Щелчок дверного замка перенес ее в прошлое. Ей снова шестнадцать, и она входит в больничную палату матери.
Иди сюда, малыш, я не буду плакать. Можешь взять меня за руку…
Мара отогнала воспоминания и приблизилась к кровати. Светлое помещение было заставлено аппаратурой, которая щелкала, пыхтела и пищала. Но Мара видела только Талли.
Крестная казалась разбитой, почти раздавленной; она была утыкана иглами и подключена к аппаратам. Лицо в синяках и ссадинах, частично скрытое бинтами; нос, похоже, сломан. Без волос Талли выглядела маленькой и беззащитной, а отходящая от головы трубка внушала страх.
Я могу только любить тебя.
Мара почувствовала, что задыхается. Она во всем виновата. Она предала Талли, и это одна из причин, почему крестная теперь здесь, на грани жизни и смерти.
– Что со мной не так?
Мара ни разу еще не произносила этот вопрос вслух – ни когда стала курить марихуану и спать с Паксом, ни когда обрила голову и вставила колечко в бровь, ни когда вытатуировала маленький кельтский крест на внутренней стороне запястья, ни когда убежала с Паксом и питалась едой из мусорных контейнеров, ни когда давала интервью журналу «Стар».
А теперь произнесла. Она предала крестную, сбежала от семьи и разрушила все, разбив сердце единственным близким людям. Наверное, что-то с ней не так.
Но что? Почему она повернулась спиной ко всем, кто ее любит? И хуже того, почему совершила этот ужасный, непростительный поступок в отношении Талли?
– Я знаю, ты никогда меня не простишь, – сказала Мара. Теперь, впервые за все время, она сама не могла себя простить.
Я прихожу в себя; темнота настолько непроницаема, что мне начинает казаться, что меня похоронили заживо. А может, я умерла.

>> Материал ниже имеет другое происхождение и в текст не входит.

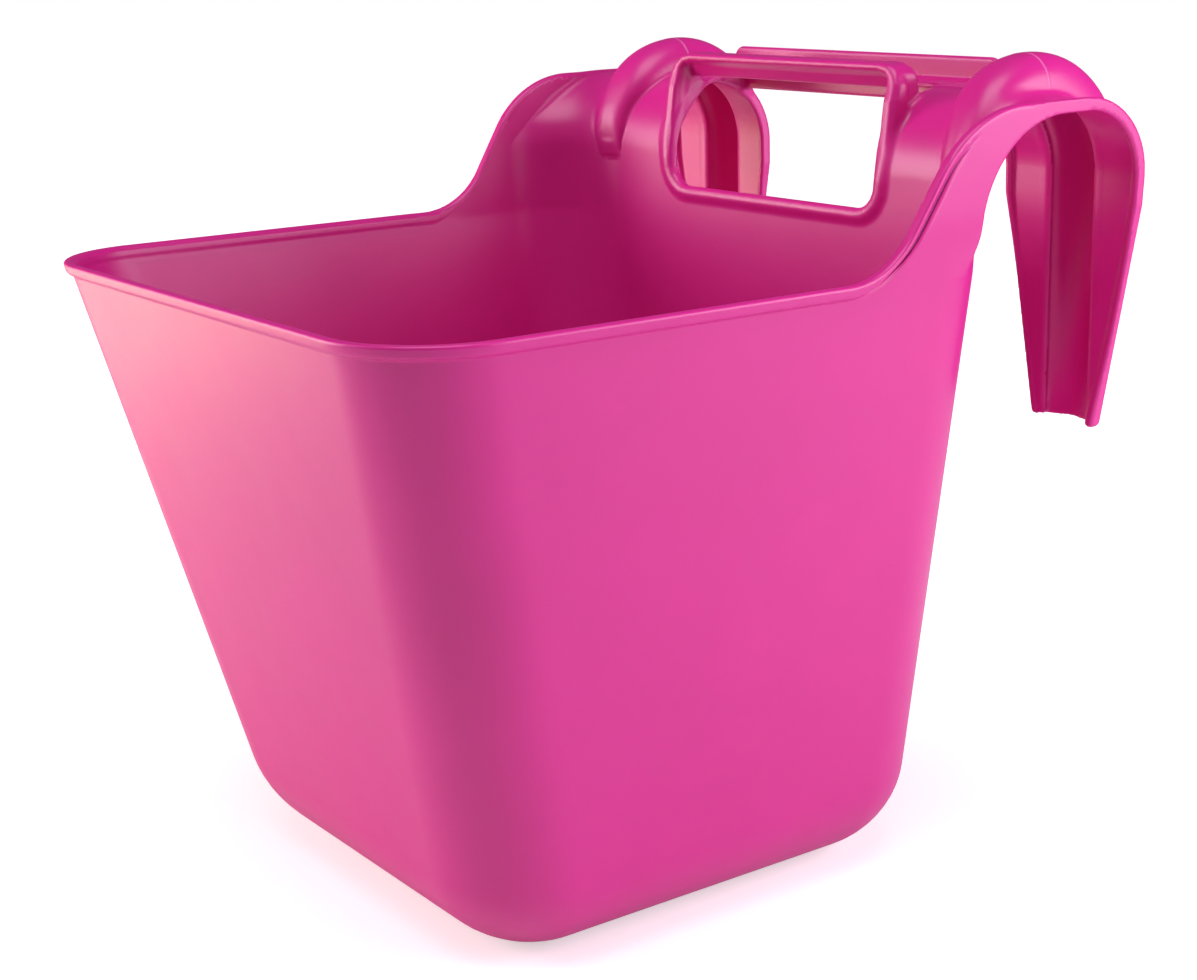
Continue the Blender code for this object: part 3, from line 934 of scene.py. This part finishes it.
def surface_of(grid: Array, origin: Sequence[float], pitch: float) -> tuple[Array, Array]:
    """The zero surface of a grid of distances, as points and quads.

    Each cell that the surface passes holds one point, at the mean of its crossings.

    Args:
        grid: distances on a regular grid.
        origin: place of the grid's first sample.
        pitch: distance between samples.

    Returns:
        Points, and quads that index them and face away from the solid.
    """
    inside = grid < 0
    corners = [(i, j, k) for i in (0, 1) for j in (0, 1) for k in (0, 1)]
    shape = tuple(n - 1 for n in grid.shape)

    def part(a: Array, c: tuple[int, int, int]) -> Array:
        """The array seen from one corner of every cell."""
        return a[c[0] : c[0] + shape[0], c[1] : c[1] + shape[1], c[2] : c[2] + shape[2]]

    count = sum(part(inside, c).astype(np.uint8) for c in corners)
    cells = np.argwhere((count > 0) & (count < 8))
    at = tuple(cells.T)
    values = {c: part(grid, c)[at].astype(np.float64) for c in corners}
    total, found = np.zeros((len(cells), 3)), np.zeros(len(cells))
    for a in corners:
        for axis in range(3):
            if a[axis]:
                continue
            b = tuple(v + (i == axis) for i, v in enumerate(a))
            va, vb = values[a], values[b]
            crossed = (va < 0) != (vb < 0)
            t = va[crossed] / (va[crossed] - vb[crossed])
            place = np.tile(np.array(a, float), (crossed.sum(), 1))
            place[:, axis] += t
            total[crossed] += place
            found += crossed
    points = np.array(origin) + pitch * (cells + total / found[:, None])
    number = np.full(shape, -1, np.int64)
    number[at] = np.arange(len(cells))
    quads = []
    for axis in range(3):
        first = [slice(1, -1)] * 3
        first[axis] = slice(0, -1)
        second = list(first)
        second[axis] = slice(1, None)
        low, high = inside[tuple(first)], inside[tuple(second)]
        edges = np.argwhere(low != high)
        outward = low[tuple(edges.T)]
        edges = edges + [int(i != axis) for i in range(3)]
        p, q = [i for i in range(3) if i != axis]
        around = []
        for dp, dq in ((-1, -1), (0, -1), (0, 0), (-1, 0)):
            moved = edges.copy()
            moved[:, p] += dp
            moved[:, q] += dq
            around.append(number[tuple(moved.T)])
        quad = np.stack(around, 1)
        turned = outward if axis != 1 else ~outward
        quad[~turned] = quad[~turned][:, ::-1]
        quads.append(quad)
    return points, np.concatenate(quads)


def project(points: Array, shape: Callable, steps: int = 3) -> tuple[Array, Array]:
    """Points drawn onto the zero surface of a field, and the normals there.

    Args:
        points: places near the surface, in millimetres.
        shape: the field, called with x, y and z.
        steps: how often each point moves.

    Returns:
        The moved points and their unit normals.
    """
    small, least_slope, most_move = 0.05, 0.2, 0.6
    points = points.copy()
    slope = np.zeros_like(points)
    for turn in range(steps + 1):
        for axis in range(3):
            shift = np.zeros(3)
            shift[axis] = small
            ahead, back = shape(*(points + shift).T), shape(*(points - shift).T)
            slope[:, axis] = (ahead - back) / (2 * small)
        size = np.maximum(np.linalg.norm(slope, axis=1), least_slope)
        if turn < steps:
            move = np.clip(shape(*points.T) / size, -most_move, most_move)
            points -= slope * (move / size)[:, None]
    return points, slope / size[:, None]


def add_node(
    tree: bpy.types.NodeTree,
    kind: str,
    settings: dict[str, object] | None = None,
    links: dict[str | int, object] | None = None,
) -> bpy.types.Node:
    """A node of a tree, with its settings and what feeds its sockets.

    Args:
        tree: the material, world or geometry tree.
        kind: the node's type.
        settings: its properties by name.
        links: by socket, a plain value or another node's output.

    Returns:
        The new node.
    """
    node = tree.nodes.new(kind)
    for name, value in (settings or {}).items():
        setattr(node, name, value)
    for socket, source in (links or {}).items():
        if isinstance(source, bpy.types.NodeSocket):
            tree.links.new(source, node.inputs[socket])
        else:
            node.inputs[socket].default_value = source
    return node


def plain_mesh(name: str, points: Array, faces: Sequence[Sequence[int]]) -> bpy.types.Object:
    """An object at the origin from points in millimetres.

    Args:
        name: the object's name.
        points: its points, in millimetres.
        faces: the points of each face.

    Returns:
        The new object.
    """
    mesh = bpy.data.meshes.new(name)
    mesh.from_pydata((np.asarray(points) * MM).tolist(), [], faces)
    mesh.update()
    obj = bpy.data.objects.new(name, mesh)
    bpy.context.scene.collection.objects.link(obj)
    return obj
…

Интересно, сколько людей пришли на мои похороны?
– Ради всего святого!
– Кейти? – На этот раз мне кажется, что я издаю звук. Только ее имя, но и этого достаточно.
– Закрой глаза.
– Они закрыты. Темно. Где я? Ты можешь…
– Ш-ш. Расслабься. Мне нужно, чтобы ты слушала.
– Я слушаю. Ты можешь забрать нас отсюда?
– Сосредоточься. Слушай. Ты можешь ее слышать.
На слове «ее» голос Кейти срывается.
– …Прости… Пожалуйста…
– Мара.
Как только я произношу ее имя, появляется свет. Я вижу, что снова лежу в больничной палате. Или я тут была всегда и никуда не уходила? Меня окружают стеклянные стены, сквозь которые видны другие, точно такие же палаты. Внутри стоит кровать, окруженная аппаратурой, подключенной к моему покалеченному телу. Трубки, электроды, гипс. Бинты.
Рядом со мной – той, другой – сидит Мара.
Я не могу сфокусировать взгляд, и лицо моей крестной дочери слегка расплывается. Волосы у нее карамельно-розовые, коротко острижены и смазаны гелем, они ужасно некрасивые и похожи на петушиный гребень; на лице слой косметики. Широкая черная куртка делает ее похожей на ребенка, который нарядился для Хеллоуина.
Она произносит мое имя и старается не заплакать. Я люблю эту девочку, и ее горе больно ранит меня. Ей нужно, чтобы я очнулась. Я знаю. Я открою глаза, улыбнусь ей, скажу, что все в порядке.
Сосредоточившись, я пытаюсь сказать:
– Мара, не плачь.
Но ничего не выходит.
Мое тело лежит на кровати, дышит через трубку; глаза опухшие и закрытые.
– Как мне ей помочь? – спрашиваю я Кейт.
– Ты должна очнуться.
– Я пыталась.
– Талли… Прости меня… За то, что я сделала.
Свет в комнате мигает. Кейт удаляется от меня, огибает кровать и встает рядом с дочерью.
Мара выглядит маленьким темным силуэтом на фоне светящейся фигуры матери.
–
Почувствуй меня, девочка, – шепчет Кейт.